Dallas Cowboys – 48.7 average ASI
The Cowboys started off strong, with their top four selections all ranking in the top seven in ASI at their position in the class. Their first-round pick, Penn State LB Micah Parsons, was the second-highest ranked OLB and their second-round pick, Kentucky CB Kelvin Joseph, was the top-ranked CB in ASI in the class. Iowa DE Chauncey Golston, who they picked up in the third, was the fourth-ranked DE in ASI. Jabril Cox and Israel Mukuamu did not qualify for ASI, as they did not complete enough pro day drills. Their lowest ranked prospect athletically was Marshall OT Josh Ball, who was in the 18th percentile of all OTs drafted since 2012. Dallas clearly emphasized athleticism, especially on the defensive side of the ball, which is a good sign for new DC Dan Quinn.
Las Vegas Raiders – 48.2 average ASI
The Raiders had a bit of a controversial draft, with the surprising pick of Alex Leatherwood in the first round, the 20th-ranked OT by ASI. Their third- and fifth-round selections, Buffalo DE Malcolm Koonce and Illinois CB Nate Hobbs, were not in the dataset evaluated for ASI, as they were not deemed to be likely draft selections. The Las Vegas draft class was buoyed by the selections of Virginia Tech S Divine Deablo and Pittsburgh C Jimmy Morrissey. Deablo was the second-ranked safety in the class by ASI, and Morrissey had the highest ASI score of all centers drafted since 2012. Grabbing Morrissey in the seventh round could prove to be excellent value for the Raiders, who otherwise had a bit of a questionable draft.
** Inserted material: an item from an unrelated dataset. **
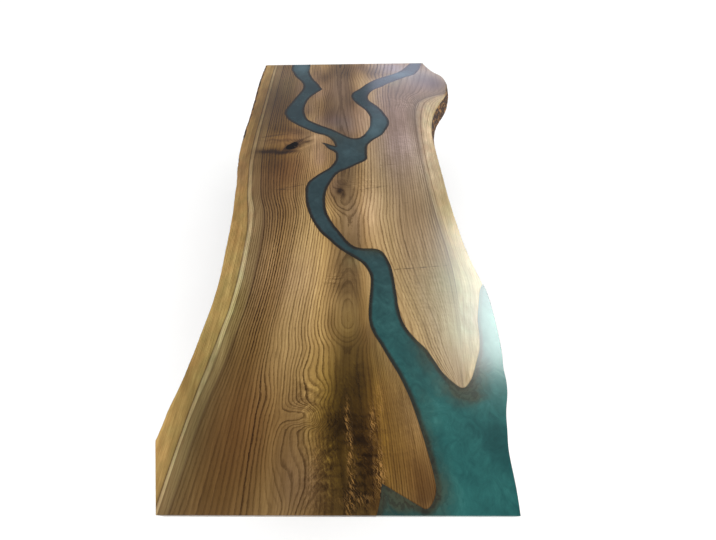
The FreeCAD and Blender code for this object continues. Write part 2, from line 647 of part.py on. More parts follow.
def plate_inserts(name, sign):
    body = new_body(name, several=True)
    sk = new_sketch(body, "rings")
    for x, y in plate_holes:
        circle(sk, x, y, size("insert_dia"))
        circle(sk, x, y, size("insert_bore"))
    pad(body, sk, "sleeves", size("insert_long"))
    place(body, 0, size("frame_y") * sign, under)
    nodes.append(body)


for word, sign in (("front", -1), ("rear", 1)):
    plate_bolts(word + "_plate_bolts", sign)
    plate_washers(word + "_plate_washers", sign)
    plate_inserts(word + "_plate_inserts", sign)


# ---------------------------------------------------------------- channels let into the underside
def channel(name, sign):
    """C-channel, web flush with the underside and flanges up into the wood."""
    body = new_body(name)
    sk = new_sketch(body, "section", "YZ_Plane")
    w, t, d = size("channel_wide") / 2, size("channel_wall"), size("channel_deep")
    polygon(sk, [(-w, 0), (w, 0), (w, d), (w - t, d), (w - t, t), (t - w, t), (t - w, d), (-w, d)])
    pad(body, sk, "profile", size("channel_long"), both_ways=True)
    sk = new_sketch(body, "slots")
    for x in screw_xs:
        slot(sk, x, 0, size("screw_slot_long"), size("screw_slot_wide"))
    pocket(body, sk, "slot_cuts", size("channel_wall"), upward=True)
    place(body, 0, size("channel_y") * sign, under)
    nodes.append(body)


def channel_screws(name, sign):
    body = new_body(name, several=True)
    low = size("screw_head_tall") * -1
    sk = new_sketch(body, "rims", lift=size("screw_rim") * -1)
    for x in screw_xs:
        circle(sk, x, 0, size("screw_head_dia"))
    pad(body, sk, "head_rims", size("screw_rim"))
    sk = new_sketch(body, "domes", lift=size("screw_rim") * -1)
    for x in screw_xs:
        circle(sk, x, 0, size("screw_head_dia"))
    dome = pad(body, sk, "head_domes", size("screw_head_tall") - size("screw_rim"))
    dome.Reversed = True
    dome.TaperAngle = -size("screw_head_taper").v
    bind(dome, "TaperAngle", size("screw_head_taper") * -1)
    sk = new_sketch(body, "shanks")
    for x in screw_xs:
        circle(sk, x, 0, size("screw_dia"))
    pad(body, sk, "shank_rods", size("screw_grip"))
    sk = new_sketch(body, "sockets", lift=low)
    for x in screw_xs:
        hexagon(sk, x, 0, size("socket_af"))
    pocket(body, sk, "socket_cuts", size("socket_deep"), upward=True)
    place(body, 0, size("channel_y") * sign, under)
    nodes.append(body)


def channel_inserts(name, sign):
    body = new_body(name, several=True)
    sk = new_sketch(body, "rings")
    for x in screw_xs:
        circle(sk, x, 0, size("small_insert_dia"))
        circle(sk, x, 0, size("small_insert_bore"))
    pad(body, sk, "sleeves", size("small_insert_long"))
    place(body, 0, size("channel_y") * sign, under + size("channel_wall"))
    nodes.append(body)


for word, sign in (("front", -1), ("middle", 0), ("rear", 1)):
    channel("stiffener_" + word, sign)
    channel_screws("stiffener_screws_" + word, sign)
    channel_inserts("stiffener_inserts_" + word, sign)


# ---------------------------------------------------------------- levelling feet
def foot_pad(name, side, sign):
    """Nylon pad that swivels under the stud: a disc with a hub and an undercut socket."""
    body = new_body(name)
    sk = new_sketch(body, "profile", "XZ_Plane")
    r = size("foot_pad_dia") / 2
    polygon(sk, [(0, 0), (r - 1.5, 0), (r, 1.5), (r, 5.5), (r - 2, 7.5), (11, 7.5), (10, 12),
                 (4.1, 12), (4.1, 8.6), (6.1, 8.6), (6.1, 3.9), (0, 3.9)])
    revolve(body, sk, "disc")
    place(body, size("foot_x") * side, size("frame_y") * sign, 0)
    nodes.append(body)


def foot_stud(name, side, sign):
    """Stud with a flange held in the pad's socket, a hex collar to turn it by and a plain rod
    at the thread's outside size."""
    body = new_body(name)
    sk = new_sketch(body, "profile", "XZ_Plane")
    r = size("stud_dia") / 2
    low = size("collar_low")
    polygon(sk, [(0, 4), (6, 4), (6, 8.5), (4, 8.5), (4, low), (r, low), (r, 56), (r - 1, 57),
                 (0, 57)])
    revolve(body, sk, "rod")
    sk = new_sketch(body, "collar", lift=low)
    hexagon(sk, 0, 0, size("collar_af"))
    pad(body, sk, "hex_collar", size("collar_tall"))
    place(body, size("foot_x") * side, size("frame_y") * sign, 0)
    nodes.append(body)


def foot_nut(name, side, sign):
    """Rivet nut clamped in the floor rail's lower wall."""
    body = new_body(name)
    sk = new_sketch(body, "profile", "XZ_Plane")
    bore, barrel = size("nut_bore") / 2, size("nut_barrel") / 2
    face = size("rail_bottom")
    polygon(sk, [(bore, face - 1.5), (8.5, face - 1.5), (8.5, face), (barrel, face),
                 (barrel, face + 3.02), (8.5, face + 4), (8.5, face + 6), (barrel, face + 7),
                 (barrel, face + 16), (bore, face + 16)])
    revolve(body, sk, "sleeve")
    place(body, size("foot_x") * side, size("frame_y") * sign, 0)
    nodes.append(body)


for word, sign in (("front", -1), ("rear", 1)):
    for hand, side in (("left", -1), ("right", 1)):
        foot_pad("foot_pad_%s_%s" % (word, hand), side, sign)
        foot_stud("foot_stud_%s_%s" % (word, hand), side, sign)
        foot_nut("foot_nut_%s_%s" % (word, hand), side, sign)

# ---------------------------------------------------------------- check, then write
doc.recompute()
bad = [o.Name for o in doc.Objects if "Invalid" in o.State or "Error" in o.State]
if bad:
    raise RuntimeError("failed objects: %s" % bad)
solids_wanted = {}
for body in nodes:
    if "plate_" in body.Label:
        solids_wanted[body.Label] = 8
    elif body.Label.startswith("stiffener_screws") or body.Label.startswith("stiffener_inserts"):
        solids_wanted[body.Label] = 4
for tag in ("front", "rear"):
    if inserts_cut.get(tag) != 8:
        raise RuntimeError("insert holes at the %s frame: %s" % (tag, inserts_cut.get(tag)))
for tag in ("channel_front", "channel_middle", "channel_rear"):
    if inserts_cut.get(tag) != 4:
        raise RuntimeError("insert holes at %s: %s" % (tag, inserts_cut.get(tag)))
whole_box = FreeCAD.BoundBox()
for body in nodes:
    shape = body.Shape
    if shape.isNull() or not shape.isValid():
        raise RuntimeError("bad shape: %s" % body.Label)
    want = solids_wanted.get(body.Label, 1)
    if len(shape.Solids) != want:
        raise RuntimeError("%s has %d solids, not %d" % (body.Label, len(shape.Solids), want))
    whole_box.add(shape.BoundBox)

os.makedirs("parts", exist_ok=True)
for body in nodes:
    body.Shape.exportStep("parts/%s.step" % body.Label)
    b = body.Shape.BoundBox
    print("%-26s %12.0f mm3  x %7.1f %7.1f  y %8.1f %8.1f  z %6.1f %6.1f" % (
        body.Label, body.Shape.Volume, b.XMin, b.XMax, b.YMin, b.YMax, b.ZMin, b.ZMax))
print("nodes", len(nodes), "box", [round(v, 2) for v in (
    whole_box.XMin, whole_box.XMax, whole_box.YMin, whole_box.YMax, whole_box.ZMin,
    whole_box.ZMax)])
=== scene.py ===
import json
import math

import bmesh
import bpy
import numpy as np
from mathutils import Matrix, Vector, noise
from mathutils.geometry import delaunay_2d_cdt
from mathutils.kdtree import KDTree


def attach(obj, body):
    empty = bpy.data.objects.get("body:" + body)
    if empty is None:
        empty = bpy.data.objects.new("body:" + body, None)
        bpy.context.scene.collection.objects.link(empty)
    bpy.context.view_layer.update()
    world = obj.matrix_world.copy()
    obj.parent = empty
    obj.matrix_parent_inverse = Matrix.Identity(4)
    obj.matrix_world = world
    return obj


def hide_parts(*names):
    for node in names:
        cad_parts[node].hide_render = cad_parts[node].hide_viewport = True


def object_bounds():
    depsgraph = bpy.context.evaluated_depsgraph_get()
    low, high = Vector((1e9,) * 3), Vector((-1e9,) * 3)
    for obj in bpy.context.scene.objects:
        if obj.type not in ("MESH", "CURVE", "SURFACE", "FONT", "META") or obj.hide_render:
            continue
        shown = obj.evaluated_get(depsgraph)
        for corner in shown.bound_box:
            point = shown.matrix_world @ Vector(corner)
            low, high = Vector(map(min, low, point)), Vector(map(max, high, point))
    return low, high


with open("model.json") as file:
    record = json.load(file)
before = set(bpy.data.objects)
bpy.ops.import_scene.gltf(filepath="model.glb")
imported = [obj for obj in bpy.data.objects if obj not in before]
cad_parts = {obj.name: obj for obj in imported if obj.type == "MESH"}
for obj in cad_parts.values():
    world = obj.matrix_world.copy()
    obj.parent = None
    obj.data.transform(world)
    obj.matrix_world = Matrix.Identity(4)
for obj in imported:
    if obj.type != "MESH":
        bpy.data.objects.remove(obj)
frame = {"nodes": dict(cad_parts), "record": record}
cad_lo, cad_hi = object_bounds()

# River table. The top is rebuilt here as dense meshes on the same outlines as the CAD, with
# the live edges, the bark and the grain; the steel keeps its CAD shape and gets its finish.
# Points are in millimetres in the part's frame, as (x, y).
NEAR_RIGHT = [
    (398.3, -1050), (400.8, -1020), (402.3, -985), (402.3, -950), (402.8, -925), (405.3, -900),
    (409.8, -875), (414.8, -842), (421.8, -812), (429.3, -788), (434.8, -763), (437.3, -738),
    (437.8, -705), (441.3, -680), (444.3, -650), (445.8, -610), (446.3, -560), (445.3, -515),
    (442.8, -470), (435.8, -425)]
RIGHT_LIVE = [
    (435.8, -425), (425.8, -385), (416.8, -345), (407.8, -295), (400.8, -245), (395.8, -195),
    (390.8, -140), (385.8, -80), (381.8, -20), (378.8, 50), (375.8, 120), (371.8, 195),
    (369.3, 255), (369.3, 310), (372.8, 360), (380.8, 407), (393.8, 465), (416.8, 526),
    (445.8, 584), (468.8, 641), (483.8, 702), (491.3, 752), (492.3, 795), (489.3, 835),
    (483.8, 870), (470.8, 905), (447.8, 934), (430.8, 957), (414.8, 988), (399.8, 1020),
    (388.8, 1050)]
LEFT_LIVE = [
    (-485.2, 1050), (-489.2, 980), (-492.2, 900), (-492.2, 820), (-490.2, 740), (-488.2, 660),
    (-487.2, 580), (-487.2, 500), (-489.2, 430), (-487.7, 375), (-484.2, 310), (-479.7, 240),
    (-474.2, 180), (-465.2, 125), (-456.2, 70), (-449.7, 5), (-441.2, -65), (-435.2, -130),
    (-431.2, -190), (-427.7, -260), (-423.7, -330), (-420.7, -400), (-421.2, -465),
    (-424.2, -520), (-428.7, -570), (-433.7, -620), (-439.2, -675), (-446.2, -725),
    (-454.2, -775), (-462.2, -815), (-466.2, -850), (-471.2, -893)]
LEFT_BANK_FAR = [
    (-333.2, 1050), (-332.2, 1015), (-327.7, 980), (-318.2, 957), (-310.2, 935), (-295.2, 906),
    (-277.2, 881), (-264.2, 858), (-256.2, 838), (-252.2, 812), (-254.2, 784), (-262.2, 757),
    (-273.2, 728), (-283.2, 702), (-290.2, 678), (-301.2, 648), (-312.2, 618), (-319.2, 588),
    (-318.7, 565), (-311.2, 542), (-300.2, 521), (-285.2, 501), (-264.2, 481), (-241.2, 461),
    (-214.2, 441), (-186.2, 421), (-158.2, 402), (-130.2, 390), (-110.2, 380), (-91.2, 361),
    (-78.7, 342), (-70.7, 320), (-68.2, 305)]
CRACK_OUT = [
    (-68.2, 305), (-84.2, 312.5), (-100.2, 321), (-118.2, 328), (-128.2, 330)]
CRACK_IN = [
    (-128.2, 330), (-113.2, 313), (-101.2, 293), (-89.2, 280), (-76.2, 271)]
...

Atlanta Falcons – 46.3 average ASI
Kyle Pitts was certainly the headliner of this class, scoring in the 97th percentile of all TEs drafted since 2012 in ASI. In the second round, they picked up UCF S Richie Grant, the sixth-highest scoring safety in the class. The Falcons had another nice pickup in the fifth round in Texas DT TaQuon Graham, the second-ranked DT in the class. Their lowest rated player did not come until the sixth round, with the 33rd-ranked WR, Frank Darby from Arizona State. Having good draft position certainly helps, but Atlanta made the most of its opportunities.
Cincinnati Bengals – 43.9 average ASI
The Bengals drafted a few guys the ASI really liked, and a few it was not so fond of. Ja’Marr Chase had the third-highest ASI of all receivers in the class and will likely be a go-to weapon for second-year QB Joe Burrow. They also picked up the top-ranked OLB and RB in the class, Texas EDGE Joseph Ossai in the third and Michigan RB Chris Evans in the sixth. Cincinnati would be much higher on this list if they had not drafted Tulane DE Cameron Sample, ECU OT D’Ante Smith and Kansas State DE Wyatt Huburt, who ranked in the 13th, sixth and 15th percentile at their respective positions. Clemson OT Jackson Carman did not qualify for ASI after sitting out his pro day due to injury. While some of their picks were a bit underwhelming, the Bengals got some quality players and should be an improved team for the 2021 season.
Athleticism is far from the only consideration when making draft choices, but it can be a good indicator of which players may be successful at the next level. It will be interesting to see how teams evaluate athleticism as analytics continues to evolve and influence decision-making. Perhaps more NFL teams will adopt metrics such as the Athletic Success Indicator in the future.